* _Data shown_
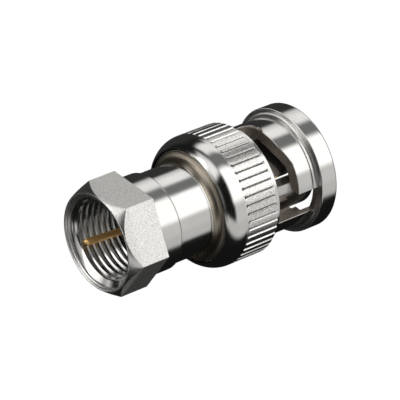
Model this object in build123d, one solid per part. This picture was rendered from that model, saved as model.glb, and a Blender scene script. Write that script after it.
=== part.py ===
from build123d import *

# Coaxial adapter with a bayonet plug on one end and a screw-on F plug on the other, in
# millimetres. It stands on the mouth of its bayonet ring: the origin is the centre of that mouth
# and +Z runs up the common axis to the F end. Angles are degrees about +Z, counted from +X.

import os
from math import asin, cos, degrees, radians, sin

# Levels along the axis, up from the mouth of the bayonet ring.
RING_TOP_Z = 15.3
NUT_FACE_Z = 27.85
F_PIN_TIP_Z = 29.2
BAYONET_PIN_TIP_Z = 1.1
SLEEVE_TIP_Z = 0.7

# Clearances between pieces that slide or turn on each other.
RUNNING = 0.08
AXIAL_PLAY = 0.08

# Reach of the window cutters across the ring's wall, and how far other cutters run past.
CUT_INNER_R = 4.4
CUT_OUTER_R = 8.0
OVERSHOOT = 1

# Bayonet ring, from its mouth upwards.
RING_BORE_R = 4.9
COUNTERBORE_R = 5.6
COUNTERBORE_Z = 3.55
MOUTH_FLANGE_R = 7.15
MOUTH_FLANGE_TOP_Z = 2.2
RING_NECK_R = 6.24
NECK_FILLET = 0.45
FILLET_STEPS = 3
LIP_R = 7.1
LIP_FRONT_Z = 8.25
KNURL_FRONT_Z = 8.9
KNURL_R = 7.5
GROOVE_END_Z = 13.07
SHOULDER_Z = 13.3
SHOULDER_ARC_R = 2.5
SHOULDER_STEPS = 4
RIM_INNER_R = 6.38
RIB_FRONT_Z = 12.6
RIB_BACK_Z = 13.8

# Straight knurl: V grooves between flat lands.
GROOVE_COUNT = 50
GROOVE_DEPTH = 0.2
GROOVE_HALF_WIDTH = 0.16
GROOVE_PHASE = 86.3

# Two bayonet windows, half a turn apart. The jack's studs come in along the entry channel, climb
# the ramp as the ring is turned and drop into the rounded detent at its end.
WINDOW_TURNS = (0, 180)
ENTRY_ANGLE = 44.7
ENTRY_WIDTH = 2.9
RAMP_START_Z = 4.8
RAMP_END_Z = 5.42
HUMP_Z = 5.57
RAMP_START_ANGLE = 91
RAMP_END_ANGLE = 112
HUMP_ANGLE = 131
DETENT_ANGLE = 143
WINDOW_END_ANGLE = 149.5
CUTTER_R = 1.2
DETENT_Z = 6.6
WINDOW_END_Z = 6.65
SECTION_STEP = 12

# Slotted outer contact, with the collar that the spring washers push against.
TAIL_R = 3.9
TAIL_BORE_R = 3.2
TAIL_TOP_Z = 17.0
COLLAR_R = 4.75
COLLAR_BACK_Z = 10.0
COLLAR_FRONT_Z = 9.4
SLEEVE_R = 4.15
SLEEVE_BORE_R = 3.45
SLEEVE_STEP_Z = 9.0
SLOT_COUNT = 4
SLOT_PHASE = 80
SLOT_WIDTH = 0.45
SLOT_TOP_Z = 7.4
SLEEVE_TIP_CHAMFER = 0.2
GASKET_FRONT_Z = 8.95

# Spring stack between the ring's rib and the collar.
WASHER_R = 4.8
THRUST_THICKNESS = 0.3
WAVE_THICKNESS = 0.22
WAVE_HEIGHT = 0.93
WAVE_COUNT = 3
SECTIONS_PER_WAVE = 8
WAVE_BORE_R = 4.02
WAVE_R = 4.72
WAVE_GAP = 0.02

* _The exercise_
From the opening line of the data above through the line that contains "from build123d import *", please print each line as it stands and only those lines.

* _Finished answer_
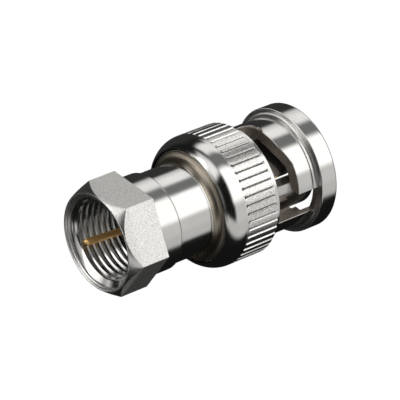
Model this object in build123d, one solid per part. This picture was rendered from that model, saved as model.glb, and a Blender scene script. Write that script after it.
=== part.py ===
from build123d import *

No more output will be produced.